Tuesday, October 16, 2007

Lifting with Intensity

You aren't in the gym to mess around. It was an act of incredible will to drag yourself out of the comfort of bed to go torture yourself, or you're dead tired after a long day of dealing with the demands of unrealistic project managers who have no idea how you do your job, just how you should do it. So are you going to just go through the motions? No, you want to squeeze every last drop of progress you can out of your workout. That means you're going to have to lift like you mean it.

Don't just go through the motions
There's a big difference between the last rep you can do, and the last rep the unstoppable iron barbarian inside you can do. If you've managed to unleash that monster, you're going to make progress. If, instead, you finish your tenth rep with a slight sigh of effort, you need to kick up the intensity.

An example is the leg press. After you get to your last rep, ask yourself if it was really your last rep. You can almost always get out another one or two after discomfort has made you lock the sled.

Lower your reps
I like the low rep range of 3 to 5. That isn't appropriate for beginning lifters, but there's no reason for you to go over 12. Anything above that is endurance, and if you're not training for something specific (like shoulders for boxing), then you don't really need endurance. Endurance, or conditioning, comes and goes quickly. Strength is built over a lifetime.

When you do a 30 rep bench, you're teaching your muscles to process lactic acid more efficiently and contract in an acidic environment. You are, unfortunately, not getting stronger.

Don't get too comfortable
If you're following the same routine you always have, but you haven't seen results in months, then you need to do something different. Change your rep range. Change your exercises. Change your rest periods. Go to a full body workout 3 days a week. Just do something to get the progress going again, or you're going to give up, and you may not come back. It's very hard to bite the bullet and put a lot of effort into getting back strength you once had. So why not just put in the intensity now and make new gains?

Do the exercise you like the least
I've said it before, but it's a part of intensity. Get in there and do what you need to do. Unfortunately, what you need to be doing is often the least pleasant. You go to work every day, and you eat your vegetables, so do your chin ups. Momma Jeff says it's good for you.

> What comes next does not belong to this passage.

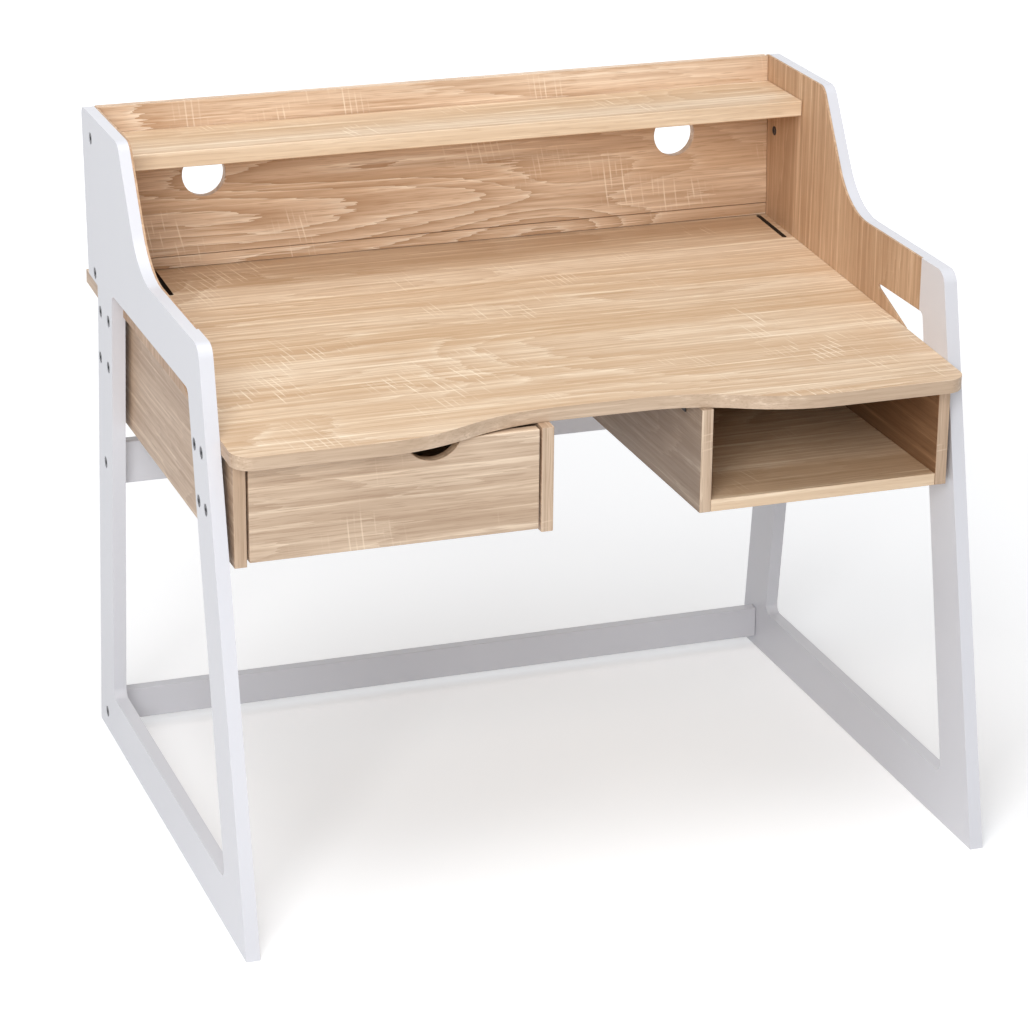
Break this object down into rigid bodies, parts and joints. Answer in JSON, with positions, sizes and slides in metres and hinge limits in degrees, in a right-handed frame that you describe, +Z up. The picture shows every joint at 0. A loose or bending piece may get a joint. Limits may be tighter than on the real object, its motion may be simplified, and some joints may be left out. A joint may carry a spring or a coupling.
{
  "type": "student desk with hutch",
  "caption": "Student desk with curved front edge, cut white side frames, low hutch with shelf and cable holes, one drawer and one open box under the top.",
  "frame": {"origin": "on the floor at the middle of the footprint", "axes": "+X to the user's right, +Y away from the user towards the hutch back, +Z up"},
  "size_m": [1, 0.769, 0.891],
  "materials": {
    "white_paint": "satin",
    "oak": "matt",
    "zinc_steel": "plated",
    "dark_steel": "dark",
    "grey_plastic": "matt"
  },
  "bodies": {
    "desk": {"side_frame_left": "white_paint", "side_frame_right": "white_paint", "rear_stretcher": "white_paint", "rear_rail": "white_paint", "hutch_liner_left": "oak", "hutch_liner_right": "oak", "desktop": "oak", "hutch_back": "oak", "hutch_batten": "oak", "hutch_shelf": "oak", "cabinet_side_outer": "oak", "cabinet_side_inner": "oak", "cabinet_back": "oak", "box_side_outer": "oak", "box_side_inner": "oak", "box_back": "oak", "box_floor": "oak", "runner_cabinet_left": "zinc_steel", "runner_cabinet_right": "zinc_steel", "cabinet_brackets": "zinc_steel", "frame_bolts_left": "dark_steel", "frame_bolts_right": "dark_steel", "foot_glides": "grey_plastic"},
    "drawer": {"drawer_front": "oak", "drawer_side_left": "oak", "drawer_side_right": "oak", "drawer_back": "oak", "drawer_floor": "oak", "runner_drawer_left": "zinc_steel", "runner_drawer_right": "zinc_steel"}
  },
  "joints": [
    {"name": "drawer_slide", "type": "slide", "parent": "desk", "child": "drawer", "axis": [0, -1, 0], "range_m": [0, 0.28]}
  ]
}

That didn't come out right.

4 comments:

Jennifer Borgioli Binis said...

I think it came out just fine - and I totally agree. My problem now is increasing my weight and not dropping a barbell on my chest. I workout at odd times and usually alone. Is it okay gym etiquette to ask a gym employee to spot you?

Crabby McSlacker said...

Great advice, though it made me tired just reading it.

I think you make a really important distinction between strength and endurance--so many folks, women particularly, do a bazillion reps with tiny weights and never get any stronger.

That said, I'm not all that ambitious myself--my goal (at 47) is to try to maintain my strength as the years go by. I built up a reasonable amount in my 30's and I'm pretty satisfied with where I am. So far, I seem to be able to do just enough to stay at about the same level of strength over time without getting totally fed up. But I know if I ever want to get more motivated, you've got some really good tips here for pumping up the intensity.

Great post!

Jeff said...

I'd hope that an employee who wasn't busy wouldn't mind spotting you, and I don't think it's rude to ask.

If you have a power cage, you can always roll a bench into it and set the safety arms. If you find you can't position the safety arms low enough, they impede your ROM, try testing it with the bar over your stomach. When you bail you'd push the weight down toward your stomach and you'd have enough room to slide out the side.

Me, I'm terrified of being stuck under a bar. It happened once, luckily on an incline bench, and I rolled the weight down myself, bruising my sternum the whole way. Often instead of doing the traditional flat barbell to incline barbell or dumbbell, I get my stability work in first with heavy flat dumbbell press. Then I go to a hammerstength machine for incline. That way, I never risk being pinned under a barbell, and I work stabilizers and get to go all out. Otherwise, though it's a pain to set up, I use the cage, because feeling safe can add critical reps.

Jeff said...

Crabby,
Sorry for not replying sooner, the email notification didn't let me know I had another comment.

It's awesome that you've built your desired strength and now you can maintain. I've still got aways to go and awhile to do it, but I know I'm going to reach that point someday.

The hardest situation you can be in is to realize late that you need extra strength. Not impossible, it's just much easier to be in a position to maintain muscle at a certain age than to build it.